Is it normal for my outdoor unit to ice up and run a defrost cycle?

Yes. When outdoor temperatures sit roughly between zero and minus five degrees Celsius, water vapour condenses and freezes on the outdoor coil, and the unit periodically reverses itself for two to ten minutes to melt the ice. A normal defrost cycle involves a loud reversing-valve click, a brief pause in indoor airflow or cool-air delivery, and visible steam rising from the outdoor unit. Expect one defrost every 30 to 90 minutes in those conditions. No defrost at all during months of below-zero weather is a problem; a unit completely encased in solid ice that never clears is also a problem and warrants a service call.

When should the backup or auxiliary heat come on?

Auxiliary heat is supposed to engage on the coldest days, typically at or below minus 15 degrees Celsius for most cold-climate heat pumps, or when the indoor temperature has dropped well below the setpoint and the heat pump alone cannot recover fast enough. The thermostat will usually display an aux, emergency, or stage 2 indicator when this happens. Aux heat running on a mild day above minus 10 degrees Celsius is not normal; it usually signals a balance-point setting too warm, an aggressive thermostat recovery mode, or a refrigerant charge problem. A heat pump running its electric strips constantly all winter will erase most of the expected savings.

My gas bill dropped but my electricity bill went up; did the heat pump actually save me money?

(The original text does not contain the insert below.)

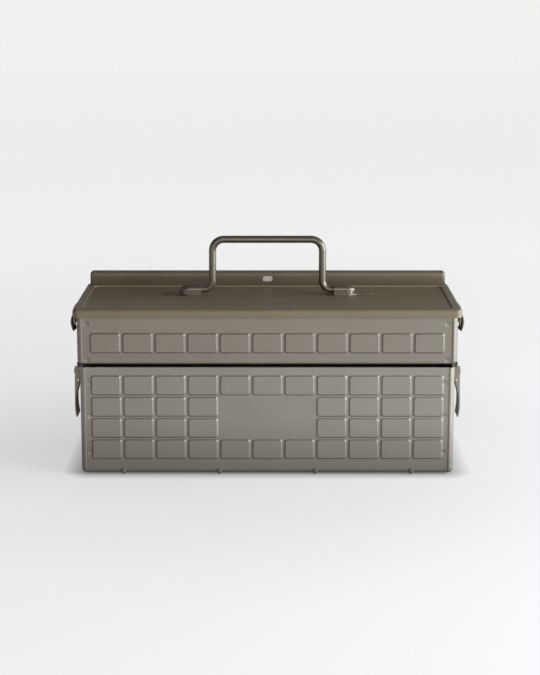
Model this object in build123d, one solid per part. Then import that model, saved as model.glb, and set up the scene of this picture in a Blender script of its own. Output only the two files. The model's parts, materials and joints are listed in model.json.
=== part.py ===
from build123d import *
import math
import os

# Cantilever tool box pressed from sheet steel, in millimetres.
# X runs to the right, Y to the back and Z up. The origin is on the floor, below the centre of the box.
# A lower box carries four arms. The arms carry an upper tray, which swings back and up, and the tray
# carries a hinged lid with a bail handle. A pull-down latch on each side closes the lid.

# Sheet and overall sizes
sheet = 1.0
overall_depth = 150.0
lid_width = 359.0
lid_side_gap = 2.8
lid_end_gap = 1.0
body_step = 2.0
body_front_step = 0.8
foot_height = 1.5
body_top = 103.0
deck_gap = 3.0
tray_height = 50.5
lid_headroom = 0.5
skirt_height = 8.0
lap_gap = 0.05
slack = 0.3

# Pressed end pans and hems
pan_flange = 14.0
pan_radius = 5.0
seam_inset = 5.2
hem_height = 6.0

# Pressed pads of the shells
pad_width = 28.0
pad_height = 19.0
pad_rise = 1.2
pad_corner = 1.9
pad_flank = 45.0
pad_columns = 11
pad_rows = 4
column_pitch = 29.9
row_pitch = 20.35
body_top_row = 86.0
tray_row = 126.1
plain_columns = 3
plain_rows = 2

# Foot ribs across the floor
rib_count = 4
rib_width = 9.0
rib_spread = 3
rib_top = 9.5

# Lid and rear rail
lid_corner = 6.0
recess_corner = 3.0
recess_wall = 0.6
lid_edge = 3.0
lid_border = 8.5
lid_front_border = 5.5
recess_depth = 0.8
rail_width = 350.6
rail_depth = 12.0
rail_height = 14.0
rail_edge = 3.0
rail_setback = 22.5
rail_lip = 1.5
rail_heel = 4.0
slot_width = 10.3
slot_height = 6.0
slot_rise = 6.6
slot_corner = 2.4

# Lid hinges
hinge_pin_radius = 1.25
hinge_fit = 0.07
knuckle_radius = 2.3
hinge_drop = 3.0
hinge_spread = 105.0
hinge_width = 40.0
hinge_leaf_height = 10.8
joggle_rise = 1.5

# Arms
arm_length = 62.2
arm_lean = 45.0
arm_pitch = 24.0
arm_width = 12.0
arm_thickness = 1.8
arm_setback = 41.0
arm_foot_z = 84.0
arm_gap = 0.5
arm_rivet_radius = 2.4
arm_rivet_head = 4.4
arm_fit = 0.08
head_thickness = 1.0
head_bevel = 1.2

# Handle and its brackets
rod_diameter = 7.0
handle_height = 214.5
handle_span = 105.4
handle_setback = 68.0
handle_corner = 11.0
handle_foot = 8.5
stub_end = 78.0
pivot_rise = 5.3
rod_fit = 0.1
boss_wall = 1.7
bracket_start = 63.8
bracket_tip = 100.0
bracket_half_width = 8.0
bracket_base = 1.6
bracket_shoulder = 2.0
bracket_neck_half = 3.6
bracket_tip_half = 1.2
bracket_shoulder_radius = 3.2

# Latches, placed from the side wall of the lower box outwards
latch_setback = 37.0
base_thickness = 1.2
base_width = 27.0
base_low = 69.0
base_high = 99.0
base_corner = 4.0
lever_pivot_out = 5.2
lever_pivot_z = 95.0
lever_rivet_radius = 1.1
lever_rivet_head = 0.7
lever_fit = 0.1
lever_width = 23.8
lever_plate = 1.0
lever_out_top = 6.9
lever_out_low = 8.2
lever_bend_z = 67.0
lever_tip_z = 58.0
lever_window = 14.4
lever_window_drop = 4.5
lever_tip_turn = 1.0
lever_dish = 0.3
lever_flange = 2.4
strap_pivot_out = 4.2
strap_pivot_drop = 9.0
strap_pin_radius = 1.0
strap_knuckle = 1.9
strap_width = 12.0
strap_thickness = 0.8
head_width = 26.0
head_top_z = 147.2
head_low_z = 136.0
head_out = 10.8
head_tip_out = 9.6
head_thick = 1.0
head_corner = 3.0
keeper_width = 22.0
keeper_low_z = 139.0
keeper_bead = 1.3
keeper_bead_z = 142.6
keeper_bead_radius = 2.1
keeper_bead_end = 2.0

# Places that follow from the sizes
front = -overall_depth / 2
back = overall_depth / 2
rail_front = back - rail_setback
arm_foot_y = back - arm_setback
handle_y = back - handle_setback
latch_y = front + latch_setback
hinge_y = back - knuckle_radius
lid_back = hinge_y - knuckle_radius
lid_half = lid_width / 2
tray_half = lid_half - sheet - lid_side_gap
body_half = tray_half - body_step
tray_front = front + sheet + lid_end_gap
tray_back = lid_back - sheet - lid_end_gap
body_front = tray_front + body_front_step
body_back = tray_back - body_front_step
body_floor = foot_height
tray_floor = body_top + deck_gap
tray_top = tray_floor + tray_height
lid_top = tray_top + lid_headroom + sheet
lid_low = lid_top - skirt_height
panel_z = lid_top - recess_depth
hinge_z = lid_low - hinge_drop
arm_in = tray_half + arm_gap
arm_out = arm_in + arm_thickness
handle_z = panel_z + pivot_rise
bend_radius = pan_radius + sheet + lap_gap


def box(x0, x1, y0, y1, z0, z1):
    """A block between two corners."""
    centre = ((x0 + x1) / 2, (y0 + y1) / 2, (z0 + z1) / 2)
    return Pos(*centre) * Box(x1 - x0, y1 - y0, z1 - z0)


def side_prism(outline, x0, x1):
    """A flat outline of (y, z) points, extruded along X."""
    face = make_face(Polyline(*[(0, y, z) for y, z in outline], close=True))
    return Pos(x0, 0, 0) * extrude(face, amount=x1 - x0, dir=(1, 0, 0))


def latch_prism(outline, y_centre, width):
    """A flat outline of (out, z) points beside the right wall, extruded along Y."""
    points = [(body_half + out, y_centre - width / 2, z) for out, z in outline]
    face = make_face(Polyline(*points, close=True))
    return extrude(face, amount=width, dir=(0, 1, 0))


def rod_x(radius, x0, x1, y, z):
    """A round bar along X."""
    return Pos((x0 + x1) / 2, y, z) * Rot(0, 90, 0) * Cylinder(radius, x1 - x0)


def rod_y(radius, y0, y1, x, z):
    """A round bar along Y."""
    return Pos(x, (y0 + y1) / 2, z) * Rot(90, 0, 0) * Cylinder(radius, y1 - y0)


def mirrored(part):
    """The same piece for the left side."""
    return mirror(part, about=Plane.YZ)


def channel(y0, y1, z0, z1, radius, half_width):
    """A solid block with its two lower long edges rounded."""
    block = box(-half_width, half_width, y0, y1, z0, z1)
    low_edges = block.edges().filter_by(Axis.X).group_by(Axis.Z)[0]
    return fillet(low_edges, radius)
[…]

Almost certainly yes, but the visual is confusing on each bill in isolation. A typical Ontario home replacing a gas furnace with a cold-climate heat pump will see gas usage drop 70 to 90 percent during heating months (only water heater and sometimes stove remain on gas) and winter electricity usage rise 40 to 70 percent. Net seasonal cost usually falls 15 to 30 percent, but the comparison has to be done on the full heating season across both bills, not month-by-month in isolation. Time-of-use or Ultra-Low-Overnight pricing plans paired with a pre-heat overnight strategy can add another 5 to 15 percent in savings on top.

How long does it take to get used to a new heat pump after a gas furnace?

Most homeowners adjust within two to four weeks of cold-weather operation. The first week feels different: the air seems cool at the register, the outdoor unit runs far more than the old AC ever did, and the defrost cycles are unfamiliar. By the second or third week the whole-room comfort (no hot-cold swing between furnace cycles) becomes noticeable and preferable for most people. The homeowners who stay frustrated past a month almost always have a fixable configuration issue: wrong balance point, tight heat differential, aggressive recovery mode, or a thermostat in a bad location that needs a remote sensor.